Although existing standards provide a solid foundation for the stability characterization of emerging photodetector technologies under temperature, humidity and bias stress, it is important to note that, unlike conventional inorganic semiconductors, emerging photoactive materials may also degrade under illumination. Therefore, evaluating the stability of emerging photodetectors under continuous or cycled illumination is also essential. Stability characterization under continuous illumination should use optical power levels within the photodetector’s LDR, and performance parameters should be measured at regular intervals to monitor degradation effects. For stability measurements under cycled illumination (with a modulation frequency below f_3dB,sin), the photodetector current should be continuously monitored, and performance parameters should be characterized at both beginning and end of the stress experiment.

Finally, emerging photodetector technologies have the potential to address a wealth of applications that introduce novel scenarios (for example, seamless interfacing with the human body, biodegradability or edibility). Given the inherent limits of existing standards in this context, we encourage the research community to formulate new accelerated ageing protocols tailored to these innovative application scenarios.

Characterization, reporting and benchmarking in context

An important challenge arises from the diversity of photodetector performance parameters and the varying operational conditions used for characterization. Addressing this challenge necessitates presenting performance parameters under consistent operating conditions. This is essential to allow cross-study comparisons and the identification of genuine materials and device advances. For instance, given the dependence of all performance metrics on the applied voltage, it is essential for photodetector studies to report the device characterization at least at one common applied voltage (hereafter referred to as the prevailing voltage) for consistency and benchmarking.

To mitigate the data reliability challenge posed by potential device instability during characterization, it is strongly recommended to conduct and report a minimum of two repeated instances of current–voltage sweeps in the dark, spectral responsivities and frequency responses under sinusoidally modulated light as a sanity check for the same device when presenting such measurements. Additionally, measuring and reporting dark current and spectral responsivity data before and after noise measurements and time-domain characterizations of the speed of response are essential reality checks. Given the potential substantial device-to-device variability in early stage photodetector technologies, it is also crucial to avoid reliance on a single champion measurement. Instead, performance parameters should be reported with statistics derived from a representative batch of nominally identical devices. The exact batch size should be determined based on fabrication complexity and achievable yield. Although a batch of ten nominally identical devices is often a useful starting point, smaller batches may be necessary depending on fabrication scale-up challenges or low yield, in which case these limitations should be explicitly reported.
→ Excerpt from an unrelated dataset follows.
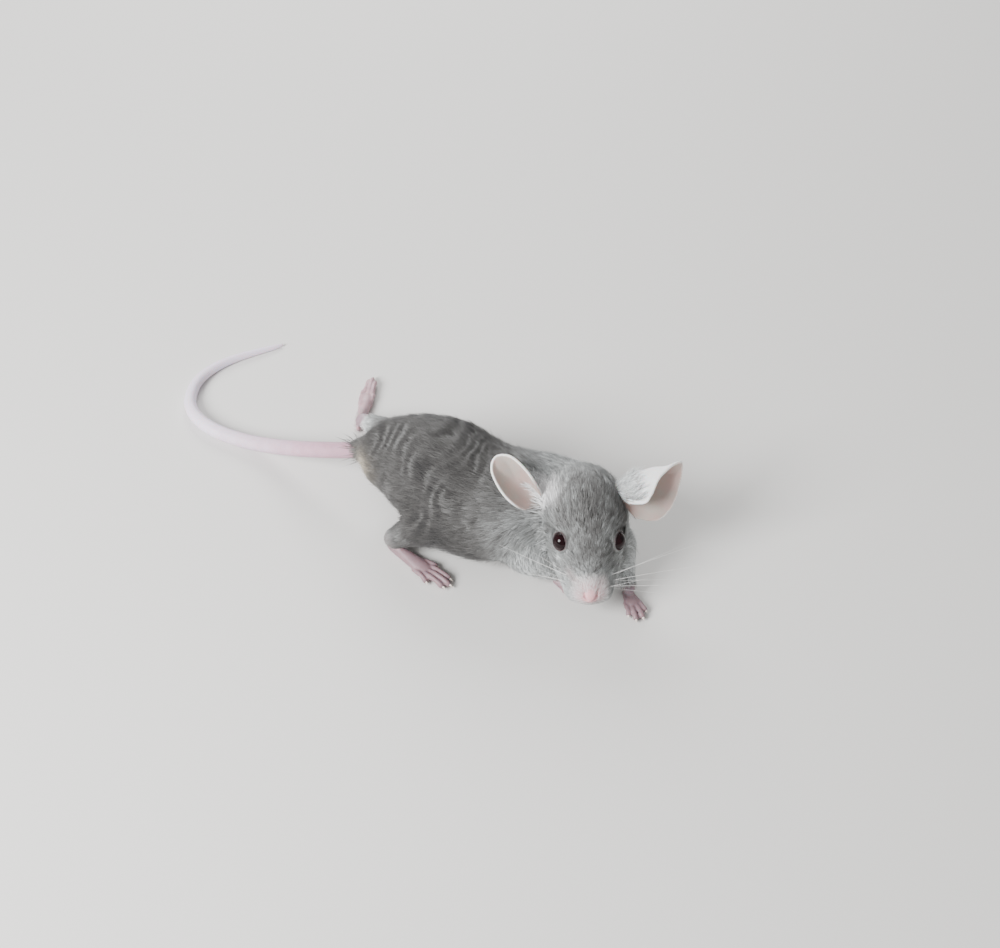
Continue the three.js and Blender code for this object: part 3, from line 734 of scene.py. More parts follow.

Another contextual challenge stems from the multitude of applications relevant to emerging photodetector technologies and the application-specific target ranges for performance metrics (Supplementary Table 16). Narrowly pursuing the maximization/minimization of a specific performance metric without considering this context may hinder adaptability for applications requiring that metric to be engineered in the opposite direction. For instance, in spectrally selective photodetector research, regarding ultranarrowband performance (FWHM_R ≈ 10 nm) as a universal objective is inappropriate, as many applications require much larger responsivity passbands. Similarly, regarding ultrafast operation as a universal objective is inappropriate, as several photodetector applications do not necessitate high speed (for example, Supplementary Table 16). To address this challenge, studies presenting advancements in emerging photodetector technologies should identify their application context and the relevant required performance metric ranges.

Another nuance of the point above concerns avoiding emphasis on performance parameters that may not matter. For instance, many reports emphasize ultrahigh photoconductive gains, obtained, however, by devices with response times of up to minutes. In fact, response times on the order of minutes are unsuitable for most, if not all, applications (for example, Supplementary Table 16). Therefore, making superlative statements about metrics that may not matter should be avoided.

Finally, given the diverse expertise within the community researching emerging photodetector technologies, we acknowledge that certain studies may focus on innovations in materials and fabrication methods over the characterization of specific performance metrics. For instance, researchers developing highly innovative photodetector materials may lack the necessary equipment for comprehensive performance characterization. In these cases, we recommend adhering to the appropriate theoretical approximations discussed here, transparently presenting them as such, and benchmarking the resultant estimates solely against the literature relying on equivalent approximations.

Conclusions

This Consensus Statement tackles the need for accurate characterization, reporting and benchmarking of emerging photodetector technologies. By analysing definitions, misconceptions, context and challenges related to various performance metrics, we offer practical guidance and propose detailed guidelines to support consistent practices, accounting for the diversity of expertise and resources in the field. These guidelines will enhance understanding, evaluation and the real-world impact of emerging photodetector technologies.

Methods

This work builds on the outcomes of round-table discussions on photodetector characterization involving a team led by V.P. and involving T.D.A., B.N., D.N., M.C., R.H., G.G., J.L., E. Lidorikis, B.B. and J.J. These discussions took place in August–September 2022. Following these discussions, an outline for the Consensus Statement was drafted, spearheaded by V.P. with input from the team members. Subsequently, additional co-authors were invited based on criteria ensuring representation across diverse research streams in emerging photodetector technologies, inclusion of industry experts and geographical diversity. The manuscript was circulated among all contributing authors multiple times, with their inputs and feedback integrated iteratively until a consensus was reached.